Online Operating System Creation

A few months ago, I came across an interesting website in my browsing of OpenID sites, which I do regularly here and here.  The site I stumbled upon was in beta, so I made a note of it, and carried on.  Later, I was invited to participate in the beta, and I gotta say…  it rocks.

The site, now released to the public, is Suse Studio.  The concept behind the service is that you can remotely create, per your preferences, a Linux distribution, based on a recent Suse flavor — basically, either OpenSUSE or SUSE Enterprise Linux.
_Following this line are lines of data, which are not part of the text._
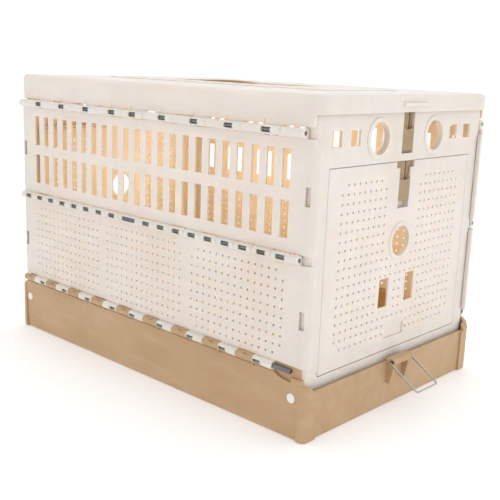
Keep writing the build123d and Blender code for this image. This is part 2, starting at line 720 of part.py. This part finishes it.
def make_door():
    with BuildPart() as door:
        back = WALL_FACE - DOOR_T
        with BuildSketch(Plane.YZ.offset(back)):
            with Locations((0, (DOOR_BOTTOM + DOOR_TOP) / 2)):
                RectangleRounded(2 * DOOR_HALF, DOOR_TOP - DOOR_BOTTOM, 1.5)
            with Locations((0, (DOOR_BOTTOM + 12 + DOOR_TOP - 6) / 2)):
                Rectangle(2 * DOOR_HALF - 12, DOOR_TOP - DOOR_BOTTOM - 18, mode=Mode.SUBTRACT)
            with Locations((0, 89.5)):
                Rectangle(46, 23)
        extrude(amount=DOOR_T)
        with BuildSketch(Plane.YZ.offset(WALL_FACE - DOOR_PLATE)):
            with Locations((0, (DOOR_BOTTOM + DOOR_TOP) / 2)):
                RectangleRounded(2 * DOOR_HALF, DOOR_TOP - DOOR_BOTTOM, 1.5)
        extrude(amount=DOOR_PLATE)
        # stiffening rim on the inside
        with BuildSketch(Plane.YZ.offset(back)):
            with Locations((0, (DOOR_BOTTOM + 12 + DOOR_TOP) / 2)):
                Rectangle(2 * DOOR_HALF - 2, DOOR_TOP - DOOR_BOTTOM - 13)
                Rectangle(2 * DOOR_HALF - 8, DOOR_TOP - DOOR_BOTTOM - 19, mode=Mode.SUBTRACT)
        extrude(amount=-3.5)
        # ring hole
        with BuildSketch(Plane.YZ.offset(WALL_FACE + RING_RISE)):
            with Locations((0, DOOR_HOLE_Z)):
                Circle(RING_OUT_R)
        extrude(amount=-DOOR_RING_DEPTH)
        # latch guide box behind the door
        z0 = DOOR_LATCH_Z[0] - DOOR_LATCH_TRAVEL - 0.3
        with BuildSketch(Plane.YZ.offset(WALL_FACE - 1)):
            with Locations((0, (z0 - 2 + DOOR_TOP) / 2)):
                Rectangle(42, DOOR_TOP - z0 + 2)
        extrude(amount=-DOOR_T - 4.0)
        with BuildSketch(Plane.YZ.offset(WALL_FACE + 1)):
            with Locations((0, (z0 + DOOR_TOP + 2) / 2)):
                Rectangle(LATCH_W + 2 * LATCH_PLAY, DOOR_TOP + 2 - z0)
        extrude(amount=-8.8, mode=Mode.SUBTRACT)
        with BuildSketch(Plane.YZ.offset(WALL_FACE - 3.0)):
            with Locations((0, (277.5 + DOOR_TOP + 2) / 2)):
                Rectangle(36 + 2 * LATCH_PLAY, DOOR_TOP + 2 - 277.5)
        extrude(amount=-4.8, mode=Mode.SUBTRACT)
        with BuildSketch(Plane.YZ.offset(WALL_FACE + 1)):
            with Locations((0, (286.3 + DOOR_TOP + 2) / 2)):
                Rectangle(36 + 2 * LATCH_PLAY, DOOR_TOP + 2 - 286.3)
        extrude(amount=-6, mode=Mode.SUBTRACT)
        # through holes: ring, peep windows, vents
        with BuildSketch(Plane.YZ.offset(WALL_FACE + 2)):
            with Locations((0, DOOR_HOLE_Z)):
                Circle(RING_IN_R)
            with Locations((-PEEP_Y, PEEP_Z), (PEEP_Y, PEEP_Z)):
                RectangleRounded(PEEP_W, PEEP_H, 1.5)
            with Locations(*door_vent_points()):
                Circle(DOOR_VENT_R)
        extrude(amount=-20, mode=Mode.SUBTRACT)
        # finger pocket at the bottom
        with BuildSketch(Plane.YZ.offset(WALL_FACE + 1)):
            with Locations((0, 89.5)):
                Rectangle(42, 15)
        extrude(amount=-3.2, mode=Mode.SUBTRACT)
        # trunnions
        with BuildSketch(Plane.XZ.offset(-DOORWAY_HALF - 2.6)):
            with Locations((DOOR_AXIS_X, DOOR_AXIS_Z)):
                Circle(TRUNNION_R)
        extrude(amount=6)
        with BuildSketch(Plane.XZ.offset(DOORWAY_HALF + 2.6)):
            with Locations((DOOR_AXIS_X, DOOR_AXIS_Z)):
                Circle(TRUNNION_R)
        extrude(amount=-6)
    return door.part


def make_latch(z0, z1, head):
    """A slide latch: proud grip below with a dished top edge, slotted plate above."""
    half = LATCH_W / 2
    grip_top = z0 + LATCH_GRIP_H
    plate_x = WALL_FACE - 6.9
    with BuildPart() as latch:
        with BuildSketch(Plane.YZ.offset(plate_x)):
            with Locations((0, (z0 + grip_top) / 2)):
                Rectangle(LATCH_W, LATCH_GRIP_H)
            with Locations((0, grip_top + 14)):
                Circle(16, mode=Mode.SUBTRACT)
        extrude(amount=6.7)
        with BuildSketch(Plane.YZ.offset(plate_x)):
            with Locations((0, (z0 + 8 + z1) / 2)):
                Rectangle(LATCH_W, z1 - z0 - 8)
            if head:
                with Locations((0, z1 - 3.5)):
                    Rectangle(36, 7)
        extrude(amount=3.4)
        # slot that frees the spring arm on one side of the plate
        with Locations((plate_x + 2, half - 6.2, (grip_top - 2 + z1 + 2) / 2)):
            Box(8, 2.6, z1 - grip_top + 4, mode=Mode.SUBTRACT)
    return latch.part


def make_bail():
    """A bent wire loop whose in-turned ends run in the tray's barrel."""
    x0 = BAIL_AXIS_X
    z0 = BAIL_AXIS_Z
    x1 = x0 + BAIL_REACH[0]
    z1 = z0 + BAIL_REACH[1]
    with BuildPart() as bail:
        with BuildLine() as path:
            FilletPolyline(
                (x0, -8, z0), (x0, -BAIL_HALF, z0), (x1, -BAIL_HALF, z1),
                (x1, BAIL_HALF, z1), (x0, BAIL_HALF, z0), (x0, 8, z0), radius=3.0,
            )
        with BuildSketch(Plane(origin=path.line @ 0, z_dir=path.line % 0)):
            Circle(BAIL_WIRE_R)
        sweep(path=path.line)
    return bail.part


def save(piece, label):
    piece.label = label
    export_step(piece, "parts/" + label + ".step")


save(make_tray(), "base_tray")

lower = make_lower_panel()
upper = make_upper_panel()
save(lower, "left_lower_panel")
save(half_turn(lower), "right_lower_panel")
save(upper, "left_upper_panel")
save(half_turn(upper), "right_upper_panel")

save(make_lid(), "lid")
save(make_handle(), "lid_handle")
save(make_handle_pins(), "handle_pins")

rods = (
    ("top_rod", make_rod(TOP_HINGE_Z, HINGE_START + 1, HINGE_END - 1.2)),
    ("middle_rod", make_rod(MID_HINGE_Z, HINGE_START + 1, HINGE_END - 0.6)),
    ("bottom_rod", make_rod(LOW_HINGE_Z, HINGE_START + 4, TROUGH_END - 0.5)),
)
for name, rod in rods:
    save(rod, "left_" + name)
    save(half_turn(rod), "right_" + name)

save(make_pivot_pins(), "wall_pivot_pins")

wall = make_wall()
door = make_door()
wall_latch = make_latch(*WALL_LATCH_Z, False)
door_latch = make_latch(*DOOR_LATCH_Z, True)
bail = make_bail()
for name, piece in (
    ("wall", wall), ("door", door), ("wall_latch", wall_latch),
    ("door_latch", door_latch), ("bail", bail),
):
    save(piece, "front_" + name)
    save(half_turn(piece), "rear_" + name)
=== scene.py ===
"""Foldable pet transport carrier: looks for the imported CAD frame."""
import json
import math

import bpy
from mathutils import Matrix, Vector


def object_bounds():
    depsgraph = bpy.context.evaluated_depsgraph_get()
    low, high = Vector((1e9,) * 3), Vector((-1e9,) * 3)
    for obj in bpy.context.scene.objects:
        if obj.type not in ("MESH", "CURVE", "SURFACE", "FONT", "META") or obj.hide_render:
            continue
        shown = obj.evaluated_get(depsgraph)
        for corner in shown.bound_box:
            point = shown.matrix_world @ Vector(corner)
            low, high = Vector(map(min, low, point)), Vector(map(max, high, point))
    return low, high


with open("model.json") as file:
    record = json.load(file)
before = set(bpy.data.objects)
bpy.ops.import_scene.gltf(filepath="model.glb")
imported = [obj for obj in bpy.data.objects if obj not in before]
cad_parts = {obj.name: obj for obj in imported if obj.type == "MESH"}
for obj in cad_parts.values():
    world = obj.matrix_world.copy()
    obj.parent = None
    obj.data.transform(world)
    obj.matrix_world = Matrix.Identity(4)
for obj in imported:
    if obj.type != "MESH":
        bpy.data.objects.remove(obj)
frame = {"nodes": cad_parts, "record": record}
cad_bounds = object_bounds()

BEVEL_RAYS = 4
EDGE_RADIUS = 0.0005
# Reach of the AO that paints shade into the tight corners of the mouldings.
CORNER_SHADE_REACH = 0.006
WHITE = (1.0, 1.0, 1.0, 1.0)
RANGE_SOCKETS = ("From Min", "From Max", "To Min", "To Max")


# ---------------------------------------------------------------- materials

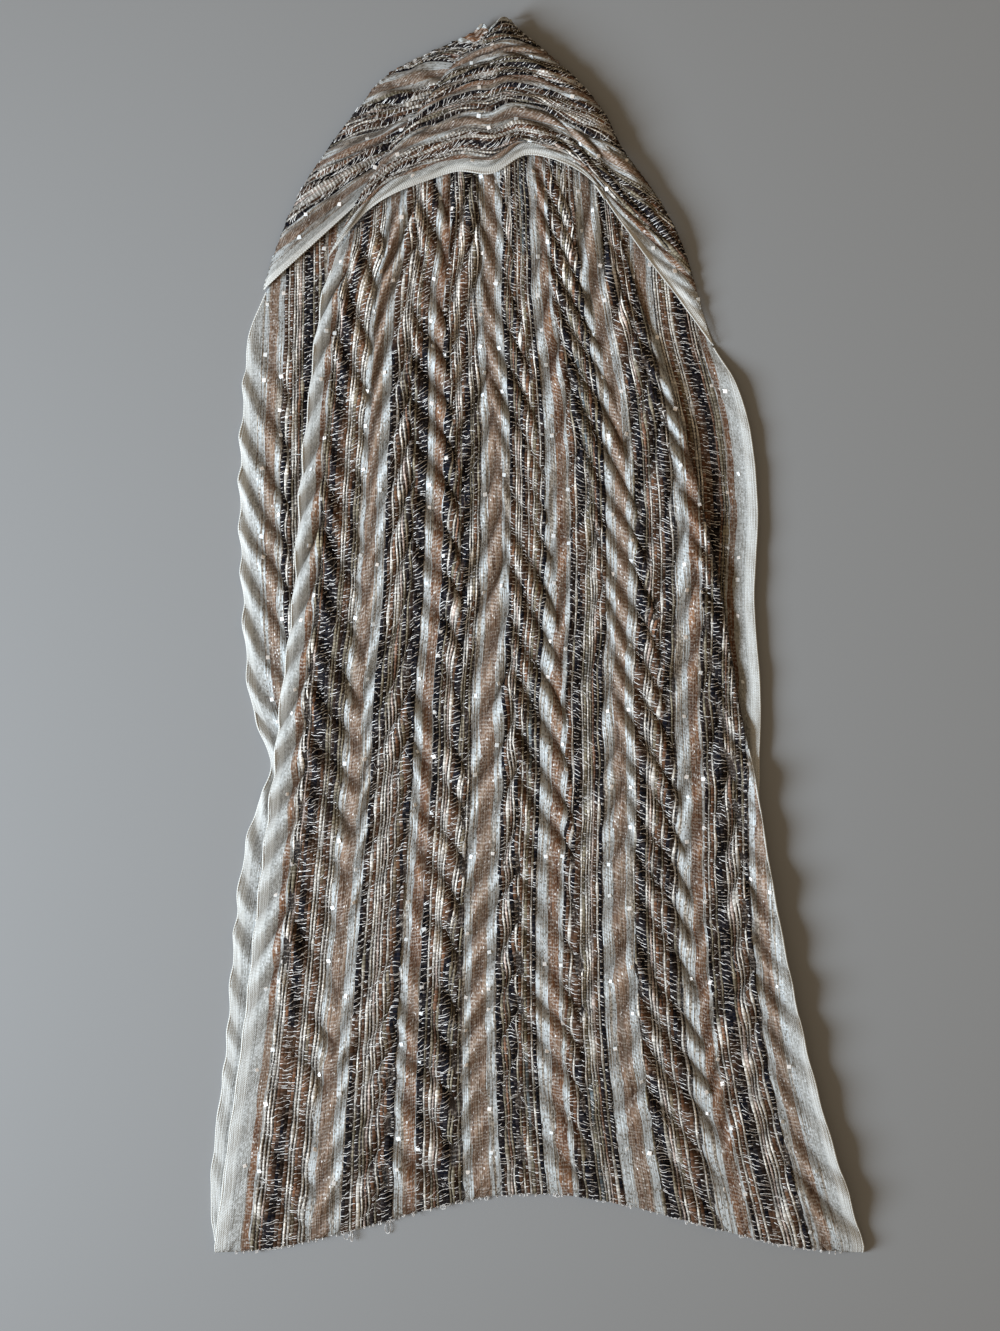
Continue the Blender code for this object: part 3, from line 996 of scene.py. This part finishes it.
class Lines:
    """Collects yarns, threads and cords, then makes them one piece."""

    def __init__(self):
        self.points, self.faces, self.measure, self.dyes_and_painted_shade, self.count = [], [], [], [], 0

    def add_strand(self, middle, normal, width, height, measure, dye_and_painted_shade=None, angles=YARN_ARCH):
        """Strand along a line of points, with its section given by angles round that line."""
        side = unit(np.cross(np.gradient(middle, axis=0), normal))
        outward = side[:, None] * (np.cos(angles)[None, :, None] * width[:, None, None] / 2)
        raised = normal[:, None] * (np.sin(angles)[None, :, None] * height[:, None, None] / 2)
        ring = middle[:, None] + outward + raised
        sides = len(angles)
        self.faces.append(grid_faces(len(middle), sides, self.count))
        self.store(ring.reshape(-1, 3), np.repeat(measure, sides, 0),
                   None if dye_and_painted_shade is None else np.repeat(dye_and_painted_shade, sides, 0))

    def add_ribbons(self, middle, normal, width, measure, shows):
        """Many fine threads at once, each a row of points; only what shows of them is made."""
        way = unit(np.cross(normal * 0.4 + (0, 0, 0.6), np.gradient(middle, axis=1))) * width / 2
        threads, steps = middle.shape[:2]
        low = (np.arange(threads)[:, None] * steps + np.arange(steps - 1)[None, :]) * 2 + self.count
        faces = np.stack([low, low + 1, low + 3, low + 2], -1)
        self.faces.append(faces[shows[:, 1:] & shows[:, :-1]])
        both = np.stack([middle - way, middle + way], 2)
        self.store(both.reshape(-1, 3), np.repeat(measure.reshape(-1, 2), 2, 0), None)

    def store(self, points, measure, dyes_and_painted_shade):
        self.points.append(points)
        self.measure.append(measure)
        if dyes_and_painted_shade is not None:
            self.dyes_and_painted_shade.append(dyes_and_painted_shade)
        self.count += len(points)

    def piece(self, name, material):
        dyes_and_painted_shade = np.concatenate(self.dyes_and_painted_shade) if self.dyes_and_painted_shade else None
        return put(name, np.concatenate(self.points), np.concatenate(self.faces), material,
                   np.concatenate(self.measure), dyes_and_painted_shade)


def yarn_places(start, end, letters):
    return start + (end - start) / len(letters) * (np.arange(len(letters)) + 0.5)


def dye_along(letter, along, seed, patch):
    """Space dyeing: in patches, groups of neighbouring yarns turn darker or lighter."""
    own = np.array(YARN_DYES[letter])
    darker = np.array(YARN_DYES[yarn(letter, "darker")])
    lighter = np.array(YARN_DYES[yarn(letter, "lighter")])
    field = drift(along / patch, seed * 0.15, 51) + 0.25 * drift(along / patch * 2.7, seed * 0.7, 53)
    down = climb(field, 0.12, 0.2)[:, None] * 0.95
    up = climb(-field, 0.3, 0.2)[:, None] * 0.85
    uneven = (1 + 0.3 * drift(along / 14, seed * 1.3, 52))[:, None]
    return (own * (1 - down - up) + darker * down + lighter * up) * uneven


def add_yarns(lines, on, bands, low, high, step, patch, painted_light):
    """Slub yarns of some open bands along a stretch, thick and thin by turns."""
    along = np.arange(low, high, step)
    stretch, share_of, length_of = on
    for number, (start, end, letters) in bands:
        for order, (place, letter) in enumerate(zip(yarn_places(start, end, letters), letters)):
            seed = number * 17 + order
            across = place + 0.4 * drift(along / 26, seed * 0.61, 61)
            across = across + 0.2 * drift(along / 7, seed * 0.37, 64)
            middle, normal, shows = lay(*on, across, along)
            beside = lay(*on, across + 1.0, along)[0] - lay(*on, across - 1.0, along)[0]
            gathered = np.clip(np.linalg.norm(beside, axis=-1) / 2, 0.2, 1.05) ** 0.8
            slub = np.clip(drift(along / 11, seed * 1.9, 62) - 0.1, 0, 1) ** 1.5
            width = yarn(letter, "width") + 1.6 * (slub * yarn(letter, "slub"))
            width = (width + 0.3 * drift(along / 5, seed * 2.3, 63)) * gathered
            height = (0.3 if letter in PALE_YARNS else 0.14) * width + 0.15
            middle = middle + normal * (SHELL + 0.1 * height)[:, None]
            measure = np.stack([np.full(len(along), place), along], -1)
            share = np.clip(share_of(across, along), EDGE_CLEAR, 1 - EDGE_CLEAR)
            inside = np.clip(along, END_CLEAR, length_of(share) - END_CLEAR)
            # Painted light and shade on the yarns: darker in the troughs of the folds, and lighter or
            # darker along each stretch by its painted light, a factor on the dye that grows per
            # millimetre.
            depth = cavity(stretch, share, inside)
            painted_shading = (0.42 + 0.8 * depth) * (painted_light[0] + painted_light[1] * along)
            dye_and_painted_shade = dye_along(letter, along, seed, patch) * painted_shading[:, None]
            for run in np.split(np.arange(len(along)), np.flatnonzero(np.diff(shows)) + 1):
                if shows[run[0]] and len(run) > 3:
                    lines.add_strand(*(values[run] for values in (
                        middle, normal, width, height, measure, dye_and_painted_shade)))


def add_wefts(lines, on, bands, low, high):
    """Fine weft threads of the open bands, which show where they float over the dark yarns."""
    rng = np.random.default_rng(71)
    rows = np.arange(low, high, WEFT_PITCH)
    rows = rows + rng.uniform(-0.4, 0.4, len(rows)) * WEFT_PITCH
    for number, (start, end, letters) in bands:
        pitch = (end - start) / len(letters)
        stops = start + pitch * np.arange(-1, 2 * len(letters) + 2) / 2
        lifts = np.full(len(stops), 0.6)
        lifts[2:-1:2] = [0.2 if letter in PALE_YARNS else 1.05 for letter in letters]
        along, across = np.meshgrid(rows, stops, indexing="ij")
        middle_way = (across - start) / (end - start) - 0.5
        tilt = 3.0 * drift(along / 25, number * 3.1, 73) * middle_way
        along = along + tilt + 0.9 * drift(across / 3.2, along / 2.2, 72 + number)
        chance = np.array([yarn(letter, "weft_shows") for letter in letters])[None, :]
        floats = rng.uniform(0, 1, (len(rows), len(letters))) < chance
        over = np.zeros(across.shape, dtype=bool)
        for shift in (1, 2, 3):
            over[:, shift:shift + 2 * len(letters):2] |= floats
        middle, normal, shows = lay(*on, across, along)
        shows = shows & over
        middle = middle + normal * (SHELL + lifts)[None, :, None]
        lines.add_ribbons(middle, normal, WEFT_WIDTH, np.stack([across, along], -1), shows)


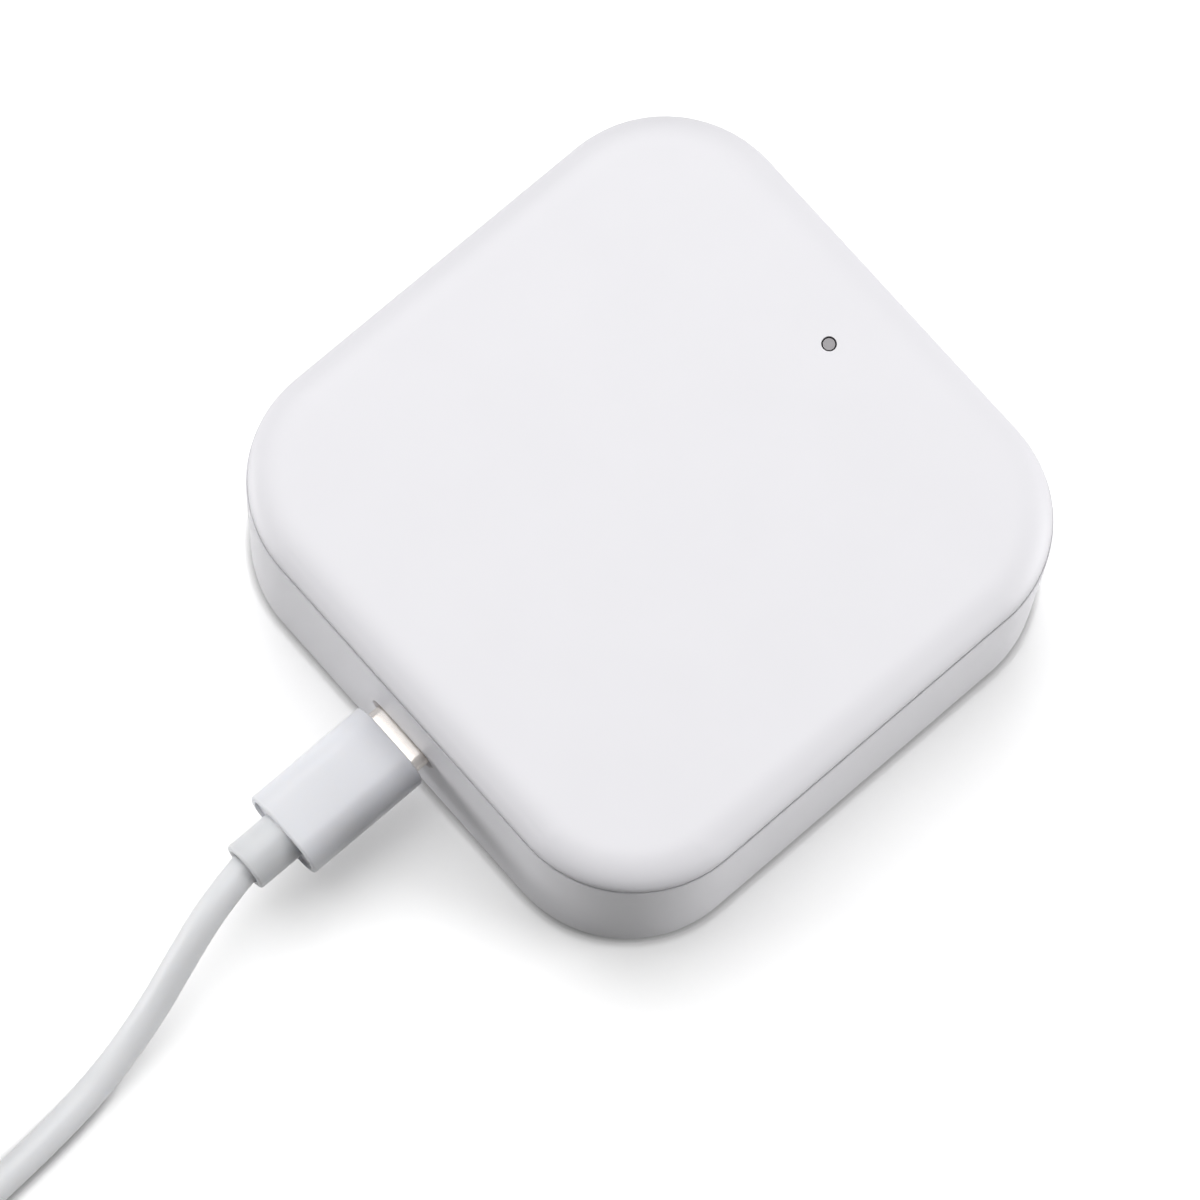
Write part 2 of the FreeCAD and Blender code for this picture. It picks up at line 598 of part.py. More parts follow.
def make_main_board():
    """The main board, with a hole for each of its screws."""
    body = new_body("main_board")
    middle = f"({BOARD_BACK} - {BOARD_FRONT}) / 2"
    outline = new_sketch(body, "outline", BOARD_UNDER, along=middle)
    draw_rounded(outline, f"2 * {BOARD_SIDE}", f"{BOARD_BACK} + {BOARD_FRONT}", "<board_corner>")
    pad(body, outline, "<board_thick>")
    holes = draw_circles(new_sketch(body, "holes", BOARD_TOP), BOARD_SCREW_SPOTS, "<board_hole>")
    pocket(body, holes, "<board_thick>")


def make_socket():
    """The socket: a folded metal shell and the insulator with its tongue."""
    mouth = "(<case_side> / 2 - <socket_inset>)"
    shell = new_body("socket_shell")
    outside = draw_slot(front_sketch(shell, "outside", mouth), SOCKET_WIDTH, SOCKET_TALL)
    pad(shell, outside, "<socket_length>", backwards=True)
    inner_width = "(<plug_shell_width> + 2 * <socket_play>)"
    inner_tall = "(<plug_shell_tall> + 2 * <socket_play>)"
    inside = draw_slot(front_sketch(shell, "inside", mouth), inner_width, inner_tall)
    pocket(shell, inside, "<socket_length>")
    tongue = new_body("socket_tongue")
    back = f"({mouth} - <socket_length>)"
    seat = draw_slot(front_sketch(tongue, "block", back), inner_width, inner_tall)
    pad(tongue, seat, "<socket_block>")
    blade = front_sketch(tongue, "blade", f"({back} + <socket_block>)")
    width = "<plug_slot_width> - 2 * <tongue_side_play>"
    draw_rounded(blade, width, "<plug_slot_tall> - 2 * <tongue_play>", "<tongue_round>")
    pad(tongue, blade, "<socket_length> - <socket_block> - <tongue_back>")


def make_radio_module():
    """The network radio: its own small board, a shield can and a printed antenna."""
    size = ("<module_width>", "<module_length>", "<module_thick>")
    keep(block("radio_module_board", *size, MODULE_X, MODULE_Y, BOARD_TOP))
    top = f"({BOARD_TOP} + <module_thick>)"
    antenna_room = "(<trace_inset> + <trace_reach> + <can_gap>)"
    can_length = f"(<module_length> - <can_inset> - {antenna_room})"
    can_y = f"({MODULE_Y} + (<can_inset> - {antenna_room}) / 2)"
    size = ("<module_width> - 2 * <can_inset>", can_length, "<can_height>")
    can = block("shield_blank", *size, MODULE_X, can_y, top)
    roof = value(f"{top} + <can_height>")
    keep(bevelled("radio_module_shield", can, "<can_bevel>", edge_at("Z", roof)))
    # The printed line runs to and fro across the end of the module.
    count = int((value("<module_width>") - 2 * value("<trace_inset>")) // value("<trace_pitch>"))
    back = f"({MODULE_Y} + <module_length> / 2 - <trace_inset>)"
    line = ("<trace_width>", "<trace_reach>", "<trace_thick>")
    turn = ("(<trace_pitch> + <trace_width>)", "<trace_width>", "<trace_thick>")
    pieces = []
    for index in range(count):
        x = f"({MODULE_X} + ({index} - {count - 1} / 2) * <trace_pitch>)"
        y = f"({back} - <trace_reach> / 2)"
        pieces.append(block(f"trace_line_{index}", *line, x, y, top))
        if index == count - 1:
            continue
        x = f"({MODULE_X} + ({index} + 0.5 - {count - 1} / 2) * <trace_pitch>)"
        near = f"({back} - <trace_width> / 2)"
        far = f"({back} - <trace_reach> + <trace_width> / 2)"
        y = near if index % 2 == 0 else far
        pieces.append(block(f"trace_turn_{index}", *turn, x, y, top))
    keep(joined("radio_module_antenna", pieces))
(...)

How does it work?  You login (with OpenID, or after creating an account), select a base to begin with;  GNOME, KDE, generic X, text only, etc.  You can select 32-bit or 64-bit.  Then, you can select software to be installed down to the specific package.  You can even upload your own packages — rpm, .tar, .tar.gz, .tgz, .tar.bz2, .tbz, or .zip, specify particular software repositories, or choose from over 300 pre-existing software repositories (some with rarely found packages, such as ATI or nVIDIA drivers).  After selecting software to be installed, you are brought to a configuration webpage that allows you to completely configure the system prior to building it, with the added option of uploading your own customized files.  After building the system, it can be tested via “test drive” — completely able to log into the newly built system via the website.

Once the system has been built (and optionally tested), it can be downloaded and installed as either:  Disk image, LiveCD (ISO image), Xen virtual machine, or VMware appliance.

The service is intelligently laid out, and quite intuitive, enabling the user to create systems within minutes.  Suse Studio routinely clears out built systems, but keeps the meta-info such that systems specified previously can be re-built easily and quickly.

It really seems to be a well thought out service.  I have experienced other web services that allow the user to build a Linux distribution, but never anything this detailed.